[Ilugc] Web UI framework
Vamsee Kanakala
vamlists at gmail.com
Fri Jun 29 00:03:18 IST 2007
Venkatraman S wrote:
> some more ponderings : for a product dev, would you consider hiring many cheap resources(read 'people/coders') or few expensive resources.
>
I'm always partial to the latter approach - especially for product
development. I guess you can't really avoid hiring a lot of people when
you are doing consulting as you need to expand as the clients grow. As
you expand, quality control becomes harder. But when you're doing
product development, I really don't see the point of hiring a lot of
developers. Hire a few good ones, and they'll do the work of many
mediocre ones, only better.
Of course, hanging on to talent is hard, and you have to pamper them
with lots of perks. But I guess that is par for the course, especially
if you hope to make good money from the product (or have a really rich
VC ;-).
This much is true - you can't mix a few good ones and a lot of mediocre
ones and hope to make something out of it - the good ones will soon
reach for the exits. I have seen this happen quite a few times,
irrespective of the kind of software they are working on.

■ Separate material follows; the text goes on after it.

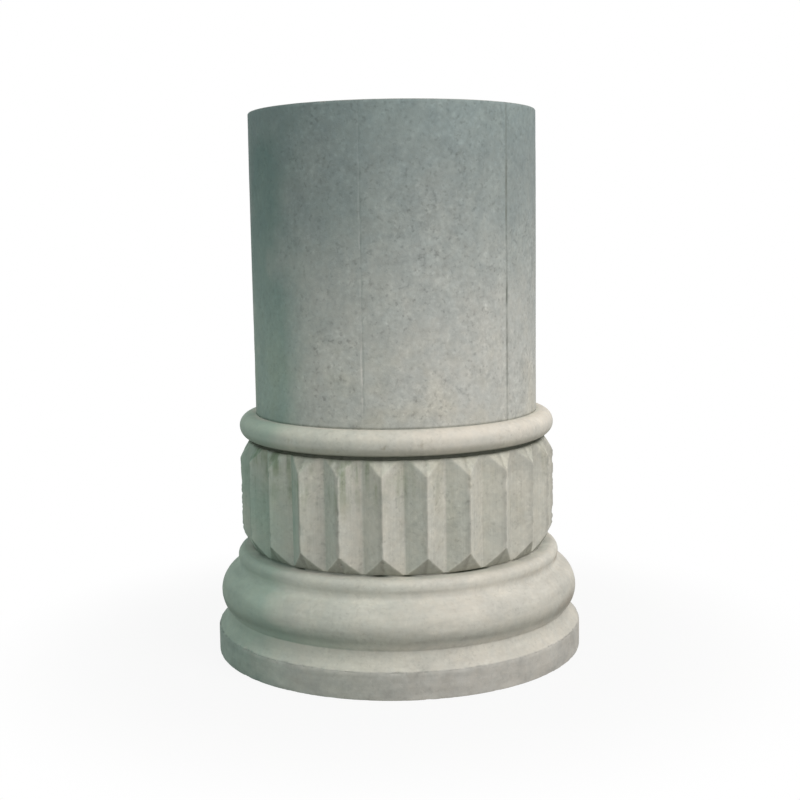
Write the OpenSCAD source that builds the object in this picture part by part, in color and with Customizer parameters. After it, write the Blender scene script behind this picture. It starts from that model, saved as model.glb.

> When i mean cheap here , i am referring to technologies that are prevalent and expensive are those that are not often used. For eg. you may consider an analogy between hiring many JSP resources or few Rails (or JSF) resources. Which is a better option?
You mean to say - should you go for "new and expensive" technologies
like Rails (because of the dearth of programmers) or stick to tried and
tested, where you don't have to pay as much, and find programmers aplenty.
Well, as they say, there are programmers who are easily 10x more
productive than others. Mostly, they are not paid 10x more than others.
I would say, find a few like those, pay them double the market rate, and
you still got a good deal. I have worked at only one place which
actually practiced something close to this, and I still remember it as
an amazing place to work for (which didn't work ultimately because of
the unwieldy technology, that's a related, but different story).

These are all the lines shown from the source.